Hear ye people, even to the uttermost end of the earth.
The people that walked in darkness have seen a great light...
For unto us a child is born...
Then, after the lengthy and sombre evocation of ‘darkness’ and ‘the shadow of death’, with alternating solo and choral voices, there emerges a huge, fortissimo exclamatory statement, sung three times (!):
Christ is born!
But, following the lengthy introduction in C major, and the closure of the first statement on a grand C major voiced chord, there erupts a shock C#minor chord on the organ, in enharmonic modulation. From C# minor, Tavener then moves up a semitone to begin the next repeat in D minor; but, where that repetition ends on an E minor sung chord, he offers a second, massive organ chord of E major (first, major to minor; then, minor to major); while the final choir chord of G major is followed by – ! – a third, now correspondingly affirmative, G major organ chord. The power of the final minute is amazing. Three thunderous organ chords testify that the Nativity of Christ confronts the world, clashing powerfully with all existing expectations, and blazing with Light in the universe so as to eradicate and confront all darkness, and to fulfil and challenge all our expectations. They point, like John the Baptist’s bony fingers, to the sheer solid facticity of the Incarnation. It is as if Tavener has offered his own answer to his desire:
“I think there are an awful lot of artists around who are very good at leading us into hell. I would rather someone would show me the way to paradise”.
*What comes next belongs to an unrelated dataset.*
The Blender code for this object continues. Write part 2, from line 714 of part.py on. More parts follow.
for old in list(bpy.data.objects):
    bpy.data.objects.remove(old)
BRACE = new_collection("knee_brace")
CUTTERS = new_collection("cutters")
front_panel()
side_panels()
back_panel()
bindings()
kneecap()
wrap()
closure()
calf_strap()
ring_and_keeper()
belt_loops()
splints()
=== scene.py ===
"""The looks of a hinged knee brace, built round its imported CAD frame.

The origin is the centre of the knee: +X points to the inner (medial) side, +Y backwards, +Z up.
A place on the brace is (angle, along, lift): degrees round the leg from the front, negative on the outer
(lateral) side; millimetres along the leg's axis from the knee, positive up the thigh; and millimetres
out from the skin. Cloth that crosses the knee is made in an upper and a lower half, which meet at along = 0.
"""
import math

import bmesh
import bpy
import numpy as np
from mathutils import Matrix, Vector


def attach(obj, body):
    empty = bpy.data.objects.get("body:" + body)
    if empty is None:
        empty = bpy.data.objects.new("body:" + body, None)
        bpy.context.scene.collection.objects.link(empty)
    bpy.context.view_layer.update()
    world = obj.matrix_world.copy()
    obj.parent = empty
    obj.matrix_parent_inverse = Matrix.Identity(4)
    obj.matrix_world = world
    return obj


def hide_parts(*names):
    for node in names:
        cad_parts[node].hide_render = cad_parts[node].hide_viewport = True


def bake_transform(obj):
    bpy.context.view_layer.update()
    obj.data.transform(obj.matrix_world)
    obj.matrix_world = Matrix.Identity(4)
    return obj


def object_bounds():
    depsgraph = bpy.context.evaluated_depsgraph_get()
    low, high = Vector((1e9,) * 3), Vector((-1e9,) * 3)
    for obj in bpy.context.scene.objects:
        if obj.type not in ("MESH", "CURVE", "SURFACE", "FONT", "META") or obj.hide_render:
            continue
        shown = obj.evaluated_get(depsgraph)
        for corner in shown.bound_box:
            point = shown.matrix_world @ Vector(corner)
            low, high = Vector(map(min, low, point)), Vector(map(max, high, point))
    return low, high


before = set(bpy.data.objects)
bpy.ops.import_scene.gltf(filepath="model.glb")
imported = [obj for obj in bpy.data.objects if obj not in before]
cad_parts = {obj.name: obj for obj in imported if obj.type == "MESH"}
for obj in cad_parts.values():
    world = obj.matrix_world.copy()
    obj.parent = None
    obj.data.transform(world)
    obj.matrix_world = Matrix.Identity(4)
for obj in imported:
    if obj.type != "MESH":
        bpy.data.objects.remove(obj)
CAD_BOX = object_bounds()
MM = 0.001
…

God is with us brilliantly celebrates and opens the way to Paradise through the Word become flesh – and music. In fact, much of Tavener’s music is about paradise: the hope and longing, the eros (cf. his Ikon of Eros of 2001), the high melismatic aspiration, the low ground-work of the soul, the spare writing, the exuberance and ecstasy – this is vision pure and simple. Of course, the Marian emphasis is strong; but this, too, is an expression of God’s condescension to humanity, to an ordinary woman made unique.
Many in fact regard the Funeral Ikos as one of his best works, so I conclude by quoting the final words in gratitude for a huge vision composed with spiritual, intellectual and musical integrity, and for the way in which he communicated Orthodox Christian faith so counter-culturally through his music. By contrast with the many ways in which much Western Christian theology has accommodated itself to the spirit of the age in recent decades, Tavener’s music reminds us that it is we who should be accommodating ourselves to, and imbibing, the enormous sublimity and simplicity of God as revealed in Jesus Christ.
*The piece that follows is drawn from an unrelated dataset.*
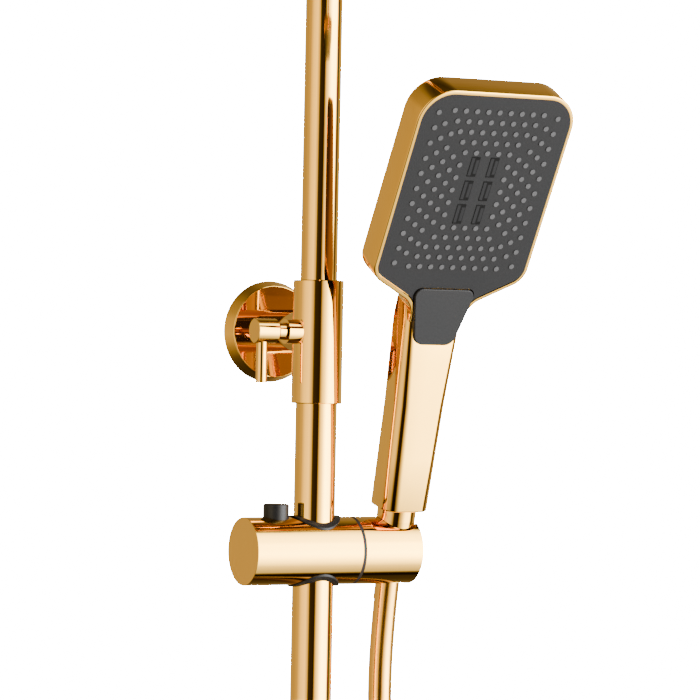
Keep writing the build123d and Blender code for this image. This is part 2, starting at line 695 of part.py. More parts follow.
def head_outline(inset, foot):
    """Half of the head's outline as points up the face, with a corner radius for each bend."""
    half = HEAD_W / 2 - inset
    slope = (HEAD_SHOULDER - NECK_S) / (HEAD_W / 2 - NECK_W / 2)
    shoulder = HEAD_SHOULDER + inset
    neck = NECK_W / 2 - inset
    neck_s = shoulder - slope * (half - neck)
    top = HEAD_TOP - inset
    points = [(0, top), (half, top), (half, shoulder), (neck, neck_s), (neck, foot), (0, foot)]
    radii = [HEAD_CORNER - inset, SHOULDER_CORNER - inset, NECK_CORNER, 0]
    return points, radii


def head_sketch(plane, inset, foot):
    """The head's outline inset all round and cut off at its foot."""
    points, radii = head_outline(inset, foot)
    with BuildSketch(plane) as sketch:
        with BuildLine():
            FilletPolyline(*points, radius=radii)
            mirror(about=Plane.YZ)
        make_face()
    return sketch


def chamber_sketch(plane, inset):
    """A rounded rectangle inside the head's outline, above its shoulders."""
    with BuildSketch(plane) as sketch:
        with Locations((0, (HEAD_TOP + HEAD_SHOULDER) / 2)):
            RectangleRounded(HEAD_W - 2 * inset, HEAD_TOP - HEAD_SHOULDER - 2 * inset, HEAD_CORNER - inset)
    return sketch


CHORD = math.atan2(
    MODE_UP * math.sin(TILT) + MODE_DOWN * math.sin(LEAN),
    MODE_UP * math.cos(TILT) + MODE_DOWN * math.cos(LEAN),
)
MODE_NORMAL = Vector(0, -math.cos(CHORD), -math.sin(CHORD))
MODE_FOOT = KNEE_POINT - AXIS * MODE_DOWN
MODE_H = (FACE_UP * MODE_UP + AXIS * MODE_DOWN).length


def mode_plane(height):
    """The plane of the mode button's front, bridging the bend of the neck, raised by a height."""
    return Plane(origin=MODE_FOOT + MODE_NORMAL * height, x_dir=(1, 0, 0), z_dir=MODE_NORMAL)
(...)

With ecstasy are we inflamed
if we but hear that there is light eternal yonder,
that there is Paradise,wherein every soul of Righteous Ones rejoiceth.
Let us all, also, enter into Christ, that all we may cry
Aloud thus unto God. Alleluia.
Some fine CD samplers
John Tavener – Innocence Sony SK66613 (1995)
Choral Music of John Tavener Naxos 8.555256 (2000)
The Best of John Tavener EMI 5859152 (2004)
John Tavener – A Portrait Naxos 8.558152-53 (2004)
To ‘Pluralist’: I do not deny some aspects of your major drift. Orthodoxy does indeed contain within itself a historic and deep tendency towards universalism. Tavener represented that inclination, as you state, and was indeed increasingly attracted by Hindu & Muslim themes. For some, Orthodoxy precisely represents the vastness of an understanding of God which allows the freedom for other ‘languages’ to be used. Obviously, there comes a point at which personal integrity gives way in one direction or another; but my final quote – among many others – still, by its objectivity, rather than by any one individual’s private conviction, show us how Orthodoxy invites us to allow ourselves to be drawn more deeply by the One who draws us; Orthodoxy also has its deep, fundamental, precise particularities.
Philip, thank you for a beautifully written and insightful tribute. While my church work settings have afforded me limited opportunities to teach Tavener’s music (but, when it did, oh how my volunteer singers were inspired and went above and beyond to pull it off!) my own personal/musical/contemplative life has been marked by profound encounters with (recorded, broadcast, or in-person) performances of his works that consistently touched me in a way that gave me ‘food for the journey’ and more joy in praising our Lord. Thanks, again.
I would contest whether in Taverner’s music it is ‘we’ who should be accommodating ourselves to, and imbibing, the enormous sublimity and simplicity of God as revealed in Jesus Christ. The music follows the fashion of minimalism that is wider than the religious composers mentioned, and extends to many others, and furthermore the mentioned break is significant, so that in Tavener’s work there was increasing use of Hindu and Muslim themes and theologically he said he was becoming more universalist. Doctrinally he was quite agnostic. As an individual it is quite possible to be attached to something like Orthodoxy as a resource and institution, but to be somewhat agnostic in your own personal outlook. His music was increasingly broad for this reason.